There are, in fact, a few things I don’t track (hard to believe but true). For example, how long has it been since I thought about how nice it would feel to jack off? Or to fuck Belle? Or hell, fuck anyone. I have absolutely no idea. If I’m seeing porn or reading something really hot or even having sex, I can get very tight and super horny, but I have not for a long time thought about the contents as a thing I can do anything with. My mind just doesn’t go there at all. It’s as if my body has just forgotten about it or maybe simply accepts those things are not in the cards for me anymore.

Belle has said several times that she regrets letting me fuck her again, so it seems really unlikely that’s going to happen any time soon (if ever) and I simply don’t have any opportunities to have free-swinging erections, so jacking off is entirely off the table.

Speaking of which, Belle’s goal for me in 2025 was to be unlocked no more than 25 hours. So far this year, I’ve been unlocked 5.5 hours. Looking forward, based on what I know, I expect to be unlocked maybe another 4 hours-ish. If I can really end the year unlocked no more than 12 hours, that would crush any previous YTD numbers. It would be about half my previous least amount of unlocked time which was just over 20 hours and I remember thinking that was the least amount of time I could ever realistically do. Twelve hours or less unlocked means being locked statistically always. It’s 99.9% of the year.

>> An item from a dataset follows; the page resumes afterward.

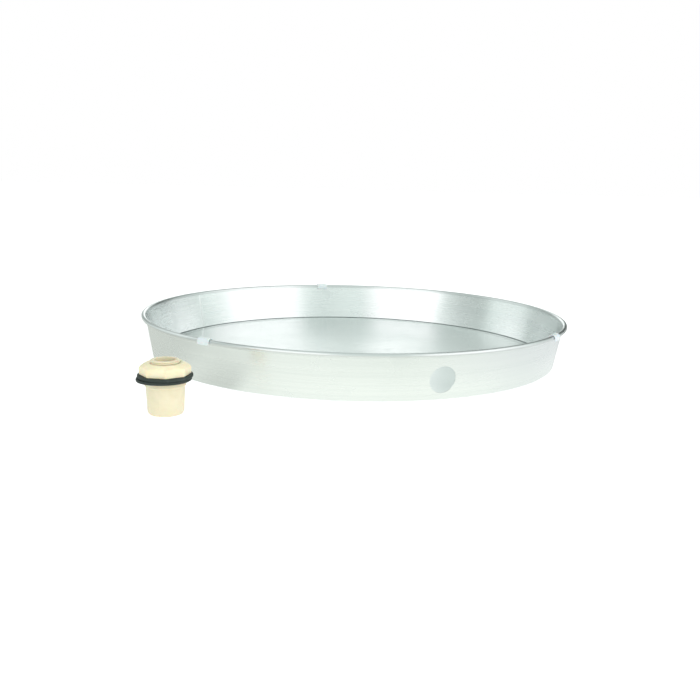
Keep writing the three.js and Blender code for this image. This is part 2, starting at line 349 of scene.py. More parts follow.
def spread(tree, value, low, high, start=0.0, end=1.0):
    """The value's range from low to high, stretched smoothly over start to end."""
    inputs = {"Value": value, "From Min": low, "From Max": high, "To Min": start, "To Max": end}
    made = node(tree, "ShaderNodeMapRange", inputs, interpolation_type="SMOOTHSTEP")
    return made.outputs["Result"]


def blend_colours(tree, share, first, second):
    made = node(tree, "ShaderNodeMix", {"Factor": share}, data_type="RGBA")
    for socket, value in ((made.inputs[6], first), (made.inputs[7], second)):
        if isinstance(value, bpy.types.NodeSocket):
            tree.links.new(value, socket)
        else:
            socket.default_value = (*value, 1.0)
    return made.outputs[2]


def arithmetic(tree, operation, *values):
    return node(tree, "ShaderNodeMath", dict(enumerate(values)), operation=operation).outputs[0]


def sums(tree, *terms):
    """The sum of (value, weight) pairs."""
    total = None
    for value, weight in terms:
        term = arithmetic(tree, "MULTIPLY", value, weight)
        total = term if total is None else arithmetic(tree, "ADD", total, term)
    return total


def new_material(name, **constants):
    """A material whose shader has its constant sockets set. Returns it, its node tree and its shader."""
    material = bpy.data.materials.new(name)
    material.use_nodes = True
    tree = material.node_tree
    shader = tree.nodes["Principled BSDF"]
    for socket, value in constants.items():
        shader.inputs[socket.replace("_", " ")].default_value = value
    return material, tree, shader


def finish_shader(tree, shader, colour, roughness, height, bump_depth, strength=1.0):
    """Links the colour, the roughness and a bump from a height to the shader."""
    inputs = {"Height": height, "Distance": bump_depth, "Strength": strength}
    bump = node(tree, "ShaderNodeBump", inputs)
    tree.links.new(colour, shader.inputs["Base Color"])
    tree.links.new(roughness, shader.inputs["Roughness"])
    tree.links.new(bump.outputs["Normal"], shader.inputs["Normal"])


def sheet_metal(name, tangent, turn, anisotropy, roughness, dull_and_shade):
    """Mill-finish aluminium: rolling lines, cloudy handling marks, and darker metal where the last argument's
    mask says.
    """
    constants = {"Metallic": 1.0, "Anisotropic": anisotropy, "Anisotropic_Rotation": turn}
    material, tree, shader = new_material(name, **constants)
    lines_place, hair_place = ROLLING_LINES[name]
    lines = noise(tree, place(tree, lines_place), 1.0, 5.0, 0.62)
    hair = noise(tree, place(tree, hair_place), 1.0, 3.0, 0.6)
    everywhere = place(tree, (1, 1, 1))
    clouds = noise(tree, everywhere, 9.0, 4.0, 0.55)
    smudges = spread(tree, noise(tree, everywhere, 26.0, 5.0, 0.55), 0.58, 0.72)
    clean = blend_colours(tree, spread(tree, lines, 0.3, 0.7), METAL_MIDDLE, METAL_PALE)
    cloudy = blend_colours(tree, spread(tree, clouds, 0.35, 0.7, 0.0, 0.25), clean, METAL_CLOUD)
    handled = blend_colours(tree, sums(tree, (smudges, 0.12)), cloudy, METAL_SMUDGE)
    # Painted shade in the joint of wall and floor, and duller metal on the bead, blended in as one darker
    # colour.
    dull_and_shade_mask, dull_and_shade_colour = dull_and_shade(tree)
    colour = blend_colours(tree, dull_and_shade_mask, handled, dull_and_shade_colour)
    rough = sums(tree, (lines, 0.08), (clouds, 0.10), (hair, 0.04), (smudges, 0.04), (dull_and_shade_mask, 0.15))
    rough = arithmetic(tree, "ADD", rough, roughness - MEAN_METAL_NOISE)
    height = sums(tree, (lines, 0.8), (hair, 0.1), (clouds, 0.5))
    finish_shader(tree, shader, colour, rough, height, 0.2 * MM, 0.15)
    tree.links.new(tangent(tree), shader.inputs["Tangent"])
    return material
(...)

Now that the concept of “statistically always” has been shown to be achievable, I’m starting to wonder if annual unlock goals make sense. I’m thinking we should reverse the logic. Perhaps the agreement should be I will be expected to be locked 100% of the time and every hour (or fraction thereof) I’m out results in some kind of punishment. I have no idea what that punishment would be, but there’s something really appealing about switching to a 100% locked assumption with specific penalties for not being so. Very hot, imo.

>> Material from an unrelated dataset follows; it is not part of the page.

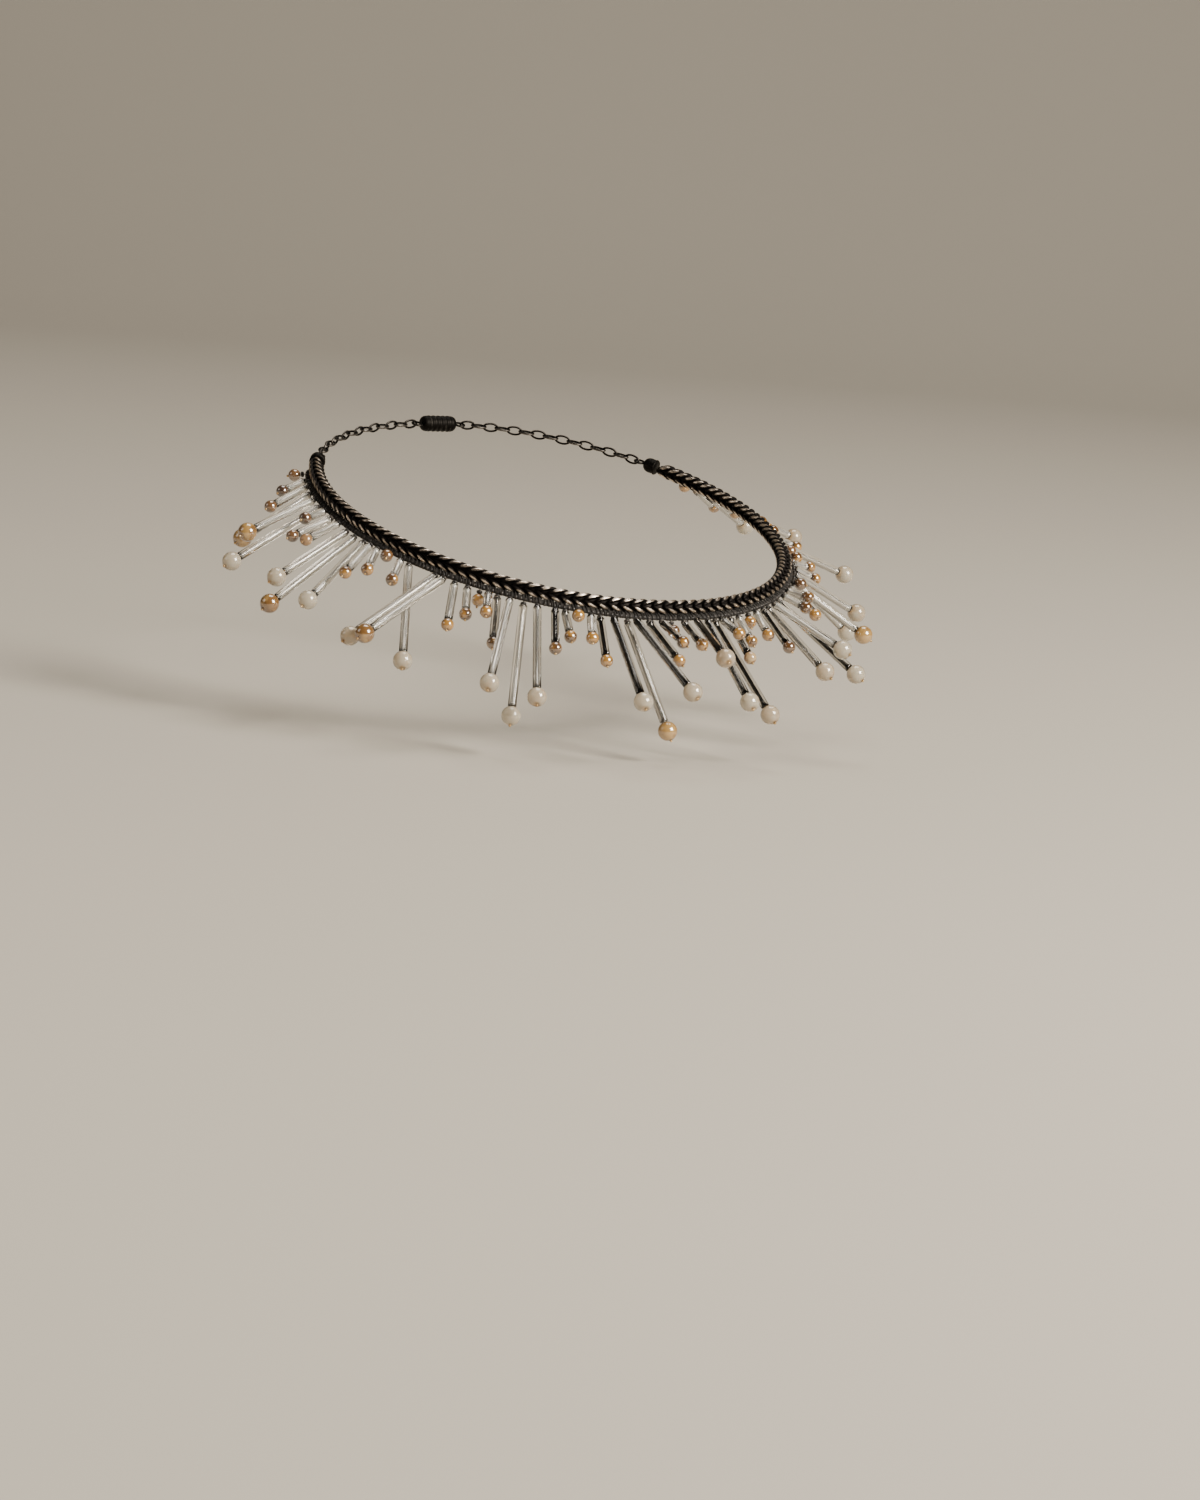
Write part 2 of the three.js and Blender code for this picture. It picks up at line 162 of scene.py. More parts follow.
def sleeve_faces(rings: int, sides: int) -> np.ndarray:
    """Faces of rings of corners between two poles.

    Args:
        rings: how many rings lie between the poles.
        sides: how many corners a ring has.

    Returns:
        A fan of triangles at each pole and four-sided faces between the rings, outwards.
    """
    here = np.arange(sides)
    after = (here + 1) % sides
    none = np.full(sides, -1)
    first = np.stack([0 * here, 1 + after, 1 + here, none], -1)
    ring = 1 + sides * np.arange(rings - 1)[:, None]
    wall = np.stack([ring + here, ring + after, ring + sides + after, ring + sides + here], -1)
    top = 1 + sides * (rings - 1)
    last = np.stack([0 * here + top + sides, top + here, top + after, none], -1)
    return np.concatenate([first, wall.reshape(-1, 4), last])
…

I was considering today as I was in the shower and soaping up the device and my balls and working my pinky into the head of the Evotion to make sure everything was clean what it means to be actually, truly permanently locked up and denied. I never, ever want to take the device off at this point. I resent every moment I’m required to be out. And I think that’s because being out breaks the bond I’ve built with the device. It ruins the dickless perception I’ve built around myself. Being out makes me not me. It turns me into the person I was before we brought chastity into our relationship and I embraced my submissive nature and learned to be a man without the thing we call “manhood.”

I don’t want to be that guy. Not ever. Not even for a little bit.